“My responsibility is to treat every text as an offering, to be transformed, but hallowed, as it is shepherded from one tongue to another.”

So said acclaimed translator Donald Winkler in 2013 upon accepting his third Governor General’s Literary Award for translation—for Pierre Nepveu’s collection of poetry, The Major Verbs (Les verbes majeurs).

Montcalm & Wolfe is among his most recent translations. Written in French by renowned Québécois writer Roch Carrier, the dual biography follows the protagonists on the Plains of Abraham.

Donald, born in Winnipeg in 1940 and a Montrealer since 1966, came to French through his mother. She moved from Romania to Canada around 1920 when she was fifteen, after the early death of her own mother. “She studied French there, and had this wonderful, idealistic attachment to the language,” Donald explains. “It was connected to her nostalgia for her youth.”

He took French courses in university and, in the mid-1960s, spent a year and a half in Paris “teaching English and going to movies.” His first venture into literary translation came in the late 1980s. Since then, he has been nominated for the Governor General’s Award five times, and has won on three occasions.

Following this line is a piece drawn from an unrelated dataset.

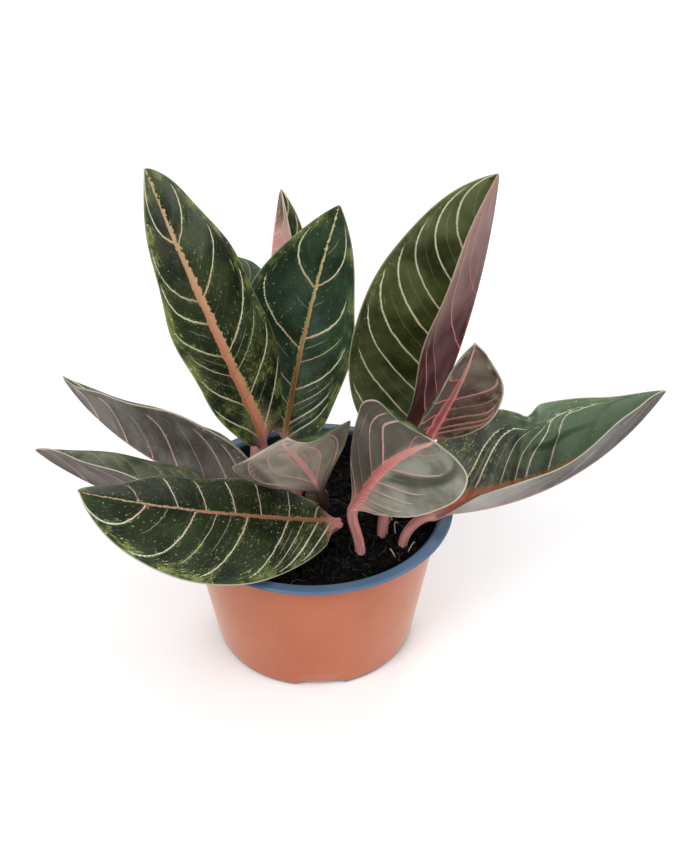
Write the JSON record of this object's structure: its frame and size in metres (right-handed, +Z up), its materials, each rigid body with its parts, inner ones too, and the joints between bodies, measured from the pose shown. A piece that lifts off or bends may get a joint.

Donald was for many years a documentary film director at the National Film Board of Canada, and more recently as an independent filmmaker. He has made many films on arts and culture in Canada, literature included: films on Irving Layton, F.R. Scott, P.K. Page, Al Purdy, Earle Birney, Ralph Gustafson, and the playwright Tomson Highway.

Donald is married to Sheila Fischman—in his words, the “doyenne of Canadian literary translation.” They live in Montreal.